Personal information
- Born: July 13, 1994 (age 32) Lachine, Quebec, Canada
- Listed height: 6 ft 1 in (1.85 m)
- Listed weight: 217 lb (98 kg)

Career information
- High school: Vanier College
- University: Ottawa Gee-Gees
- CFL draft: 2019 (5th round, 38th overall pick)

Career history
- 2019: Toronto Argonauts*
- 2019–2022: BC Lions
- 2022–2023: Edmonton Elks
- 2023–2024: Toronto Argonauts
- * Offseason or practice squad member only

Awards and highlights
- Grey Cup champion (2024); 2× First-team All-Canadian (2017, 2018);
- Stats at CFL.ca

= Jamie Harry =

Canadian gridiron football player (born 1994)

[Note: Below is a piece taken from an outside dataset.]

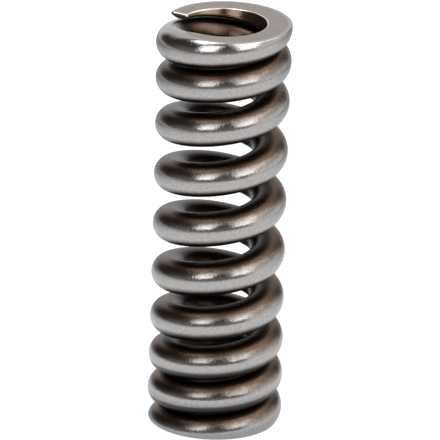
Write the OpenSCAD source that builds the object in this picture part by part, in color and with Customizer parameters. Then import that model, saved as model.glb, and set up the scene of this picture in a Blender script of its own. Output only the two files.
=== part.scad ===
// Helical compression spring, wound right-hand from round wire, with closed and ground ends.
// It stands on its lower ground end: the origin is the centre of that end, on the coil's axis, and +Z is up.

/* [Wire] */
// Diameter of the wire
wire_d = 3.2; // [2:0.05:3.8]

/* [Coil] */
// Outside diameter of the open turns
coil_od = 12.4; // [10:0.1:20]
// Free length between the two ground ends
free_length = 39; // [36:0.1:60]
// Turns of wire, counted from tip to tip
total_turns = 10.1; // [8.5:0.05:11]
// Direction of the wire's lower tip, seen from above, in degrees from +X
lower_tip_angle = 115; // [0:1:359]

/* [Lower end] */
// Closed turns before the pitch starts to open
lower_closed_turns = 1.25; // [0.8:0.05:2.5]
// Turns over which the pitch opens to its full value
lower_easing_turns = 4; // [1:0.1:5]

/* [Upper end] */
// Closed turns after the pitch has eased down
upper_closed_turns = 1.15; // [0.8:0.05:2.5]
// Turns over which the full pitch eases down
upper_easing_turns = 1.85; // [1:0.05:3.5]

/* [Form of the ends] */
// Gap left between closed turns
closed_gap = 0.08; // [0.02:0.01:0.3]
// Thickness of wire left at each tip after grinding
tip_thickness = 0.55; // [0.3:0.05:1.2]
// How much further from the axis the closed turns lie than the open ones
end_flare = 0.09; // [0:0.01:0.3]

/* [Smoothness] */
// Cross-sections in each turn of the wire
sections_per_turn = 28; // [20:1:28]
// Sides of each cross-section
wire_sides = 20; // [12:2:20]

/* [Hidden] */

wire_r = wire_d / 2;
coil_r = coil_od / 2 - wire_r;

// Rise in each closed turn that keeps the gap, measured square to the wire
closed_pitch = (wire_d + closed_gap) / cos(asin((wire_d + closed_gap) / (2 * PI * coil_r)));

// The centre line starts below the lower grinding plane and ends above the upper one,
// by as much as grinding takes off beyond the middle of the wire
tip_sink = wire_r - tip_thickness;
total_rise = free_length + 2 * tip_sink;

// Places along the wire, in turns from the lower tip, where the pitch starts to open and to ease down
opening_start = lower_closed_turns;
easing_start = total_turns - upper_closed_turns - upper_easing_turns;

// Number of fully open turns that the open part of the coil is worth, each easing counted at half
open_turns = easing_start + upper_easing_turns / 2 - opening_start - lower_easing_turns / 2;

// Rise in each fully open turn, so that the coil comes out at its free length
open_pitch = closed_pitch + (total_rise - closed_pitch * total_turns) / open_turns;

// A smooth step from 0 to 1, and the area under it
function smooth_step(u) = u <= 0 ? 0 : u >= 1 ? 1 : u * u * (3 - 2 * u);
function smooth_step_area(u) = u <= 0 ? 0 : u >= 1 ? u - 1 / 2 : pow(u, 3) - pow(u, 4) / 2;

// How open the coil is at a place along the wire: 0 in the closed turns, 1 in the open ones
function openness(turns) =
    smooth_step((turns - opening_start) / lower_easing_turns)
    - smooth_step((turns - easing_start) / upper_easing_turns);

// Openness summed along the wire
function summed_openness(turns) =
    lower_easing_turns * smooth_step_area((turns - opening_start) / lower_easing_turns)
    - upper_easing_turns * smooth_step_area((turns - easing_start) / upper_easing_turns);

// The centre line: its pitch, its height and its distance from the axis
function pitch(turns) = closed_pitch + (open_pitch - closed_pitch) * openness(turns);
function height(turns) =
    closed_pitch * turns + (open_pitch - closed_pitch) * summed_openness(turns) - tip_sink;
function radius(turns) = coil_r + end_flare * (1 - openness(turns));

// One cross-section of the wire: a circle square to the centre line
function section(turns) =
    let (
        around = lower_tip_angle + 360 * turns,
        slope = atan2(pitch(turns), 2 * PI * radius(turns))
    )
    [
        for (side = [0 : wire_sides - 1])
            let (
                angle = 360 * side / wire_sides,
                out = radius(turns) + wire_r * cos(angle),
                up = height(turns) + wire_r * sin(angle) * cos(slope),
                back = wire_r * sin(angle) * sin(slope)
            )
            [out * cos(around) + back * sin(around), out * sin(around) - back * cos(around), up]
    ];

// The wire as it is wound, before grinding: cross-sections joined by triangles, with a flat cap on each tip
module wound_wire() {
    last = ceil(total_turns * sections_per_turn);
    points = [for (i = [0 : last]) each section(total_turns * i / last)];
    skin = [
        for (i = [0 : last - 1], side = [0 : wire_sides - 1])
            let (
                here = i * wire_sides + side,
                beside = i * wire_sides + (side + 1) % wire_sides,
                ahead = here + wire_sides,
                ahead_beside = beside + wire_sides
            )
            each [[here, ahead_beside, ahead], [here, beside, ahead_beside]]
    ];
    lower_cap = [for (side = [wire_sides - 1 : -1 : 0]) side];
    upper_cap = [for (side = [0 : wire_sides - 1]) last * wire_sides + side];
    polyhedron(points = points, faces = concat(skin, [lower_cap, upper_cap]), convexity = 12);
}

// The space between the two grinding planes
module between_grinding_planes() {
    translate([-coil_od, -coil_od, 0])
        cube([2 * coil_od, 2 * coil_od, free_length]);
}

module coil_spring() {
    color("silver")
        intersection() {
            wound_wire();
            between_grinding_planes();
        }
}

coil_spring();
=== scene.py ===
"""Compression spring with closed and ground ends, wound from shot-peened spring-steel wire.

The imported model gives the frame. The coil is wound again here by the same rule, with finer sections, rounded
edges on its ground ends and a chamfer inside each of them, and gets its finish. A small plain studio stands
around it.
"""

import math

import bpy
import numpy as np
from mathutils import Matrix, Vector


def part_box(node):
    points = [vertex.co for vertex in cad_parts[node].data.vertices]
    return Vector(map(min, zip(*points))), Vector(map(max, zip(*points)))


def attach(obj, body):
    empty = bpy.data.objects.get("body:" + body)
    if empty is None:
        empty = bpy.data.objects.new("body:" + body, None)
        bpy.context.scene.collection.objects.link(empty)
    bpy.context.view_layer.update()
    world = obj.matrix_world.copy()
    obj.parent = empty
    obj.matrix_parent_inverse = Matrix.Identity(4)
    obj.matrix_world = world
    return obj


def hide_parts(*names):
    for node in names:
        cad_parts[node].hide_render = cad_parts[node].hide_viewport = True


bl_info = {
    "name": "Ground-end compression spring",
    "version": (1, 0, 0),
    "blender": (4, 5, 0),
    "location": "View3D > Sidebar > Spring",
    "description": "Winds a shot-peened compression spring with ground ends and lights it in a plain studio",
    "category": "Add Mesh",
}

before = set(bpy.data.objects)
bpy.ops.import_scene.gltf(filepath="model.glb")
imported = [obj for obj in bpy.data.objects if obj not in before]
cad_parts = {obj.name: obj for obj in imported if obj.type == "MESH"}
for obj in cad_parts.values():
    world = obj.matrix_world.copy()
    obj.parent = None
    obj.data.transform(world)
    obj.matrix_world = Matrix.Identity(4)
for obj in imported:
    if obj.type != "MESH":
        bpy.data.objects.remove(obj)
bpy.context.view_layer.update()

CAD_NODE = "coil_spring"
BODY = "root"
CAD_LOW, CAD_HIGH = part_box(CAD_NODE)
MILLIMETRE = 0.001

# Attributes of the coil's mesh that its finish reads: where the film and its painted shade lie, and how grey
# they are
FILM_AND_SHADE = "film"
GREY_FILM_AND_SHADE = "grey_film"

# Numbers of the coil's materials, in the order in which they go on its mesh
WIRE, GROUND, CHAMFER, CUT_TIP, GLINT_RIM = range(5)


def linear(hex_colour):
    """The linear red, green and blue of an sRGB hex colour."""
    channels = [int(hex_colour[i:i + 2], 16) / 255 for i in (1, 3, 5)]
    return tuple(c / 12.92 if c <= 0.04045 else ((c + 0.055) / 1.055) ** 2.4 for c in channels)


# Sizes and colours that a user would change

class CoilSizes(bpy.types.PropertyGroup):
    """The coil's driving sizes, as in the part's own source, and those of its chamfers and edges."""

    wire_diameter: bpy.props.FloatProperty(
        name="Wire diameter", description="Diameter of the round wire",
        default=3.2 * MILLIMETRE, unit="LENGTH", precision=5)
    outside_diameter: bpy.props.FloatProperty(
        name="Outside diameter", description="Outside diameter of the open turns",
        default=12.4 * MILLIMETRE, unit="LENGTH", precision=5)
    free_length: bpy.props.FloatProperty(
        name="Free length", description="Length between the two ground ends",
        default=CAD_HIGH.z - CAD_LOW.z, unit="LENGTH", precision=5)
    turns: bpy.props.FloatProperty(
        name="Turns", description="Turns of wire from tip to tip", default=10.1)
    lower_tip_angle: bpy.props.FloatProperty(
        name="Lower tip angle", description="Direction of the wire's lower tip, from +X",
        default=math.radians(115), subtype="ANGLE")
    lower_closed_turns: bpy.props.FloatProperty(
        name="Lower closed turns", description="Closed turns before the pitch opens", default=1.25)
    lower_easing_turns: bpy.props.FloatProperty(
        name="Lower easing turns", description="Turns over which the pitch opens", default=4.0)
    upper_closed_turns: bpy.props.FloatProperty(
        name="Upper closed turns", description="Closed turns after the pitch has eased down", default=1.15)
    upper_easing_turns: bpy.props.FloatProperty(
        name="Upper easing turns", description="Turns over which the pitch eases down", default=1.85)
    closed_gap: bpy.props.FloatProperty(
        name="Closed gap", description="Gap between closed turns",
        default=0.08 * MILLIMETRE, unit="LENGTH", precision=5)
    tip_thickness: bpy.props.FloatProperty(
        name="Tip thickness", description="Wire left at each tip after grinding",
        default=0.55 * MILLIMETRE, unit="LENGTH", precision=5)
    end_flare: bpy.props.FloatProperty(
        name="End flare", description="How much wider in radius the closed turns are",
        default=0.09 * MILLIMETRE, unit="LENGTH", precision=5)
    chamfer_width: bpy.props.FloatProperty(
        name="Chamfer width", description="How much the inside chamfer opens the bore, on each side",
        default=0.9 * MILLIMETRE, unit="LENGTH", precision=5)
    chamfer_angle: bpy.props.FloatProperty(
        name="Chamfer angle", description="Angle between the inside chamfer and the coil's axis",
        default=math.radians(30), subtype="ANGLE")
    edge_radius: bpy.props.FloatProperty(
        name="Edge radius", description="Rounding of the ground edges after deburring",
        default=0.14 * MILLIMETRE, unit="LENGTH", precision=5)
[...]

Jamie Harry (born July 13, 1994) is a Canadian professional football defensive back. He most recently played for the Toronto Argonauts of the Canadian Football League (CFL).

==University career==
Harry played U Sports football for the Ottawa Gee-Gees from 2015 to 2018. He had 98 solo tackles and 14 interceptions. He was also named a U Sports First Team All-Canadian in 2017 and 2018.

==Professional career==

Pre-draft measurables
| Height | Weight | 40-yard dash | 20-yard shuttle | Three-cone drill | Vertical jump | Broad jump | Bench press |
| 6 ft 1+1⁄2 in (1.87 m) | 200 lb (91 kg) | 4.79 s | 4.25 s | 7.16 s | 32.5 in (0.83 m) | 9 ft 10+1⁄4 in (3.00 m) | 0 reps |
All values from CFL Combine

===Toronto Argonauts (first stint)===
Harry was drafted 38th overall in the 2019 CFL draft by the Toronto Argonauts and signed with the team on May 16, 2019. He attended training camp with the Argonauts in 2019, but was released with the final cuts on June 7, 2019.

===BC Lions===
On September 9, 2019, Harry signed a practice roster agreement with the BC Lions. He made his professional debut on October 18, 2019, against the Saskatchewan Roughriders, but reverted to the practice roster following the game. He re-signed with the Lions following the end of the season, but did not play in 2020 due to the cancellation of the 2020 CFL season.

In 2021, Harry played in 10 regular season games where he had six defensive tackles and two special teams tackles. To begin the 2022 season, he played in the team's first two regular season games, but was released on July 19, 2022.

===Edmonton Elks===
Harry signed with the Edmonton Elks on July 29, 2022. He was featured prominently on defence as he played in nine regular season games and had 18 defensive tackles. He re-signed with the Elks on January 17, 2023. On May 28, 2023, Harry was released by the Elks.

===Toronto Argonauts (second stint)===
On August 31, 2023, Harry signed a practice roster agreement with the Argonauts. In 2023, he played in five regular season games, starting in three, where he had 12 defensive tackles. He also made his post-season debut in the East Final, but the Argonauts were upset by the Alouettes.

In the 2024 season, Harry was on the injured list for the entire season, including in the Argonauts' victory in the 111th Grey Cup championship over the Winnipeg Blue Bombers. He became a free agent upon the expiry of his contract on February 11, 2025.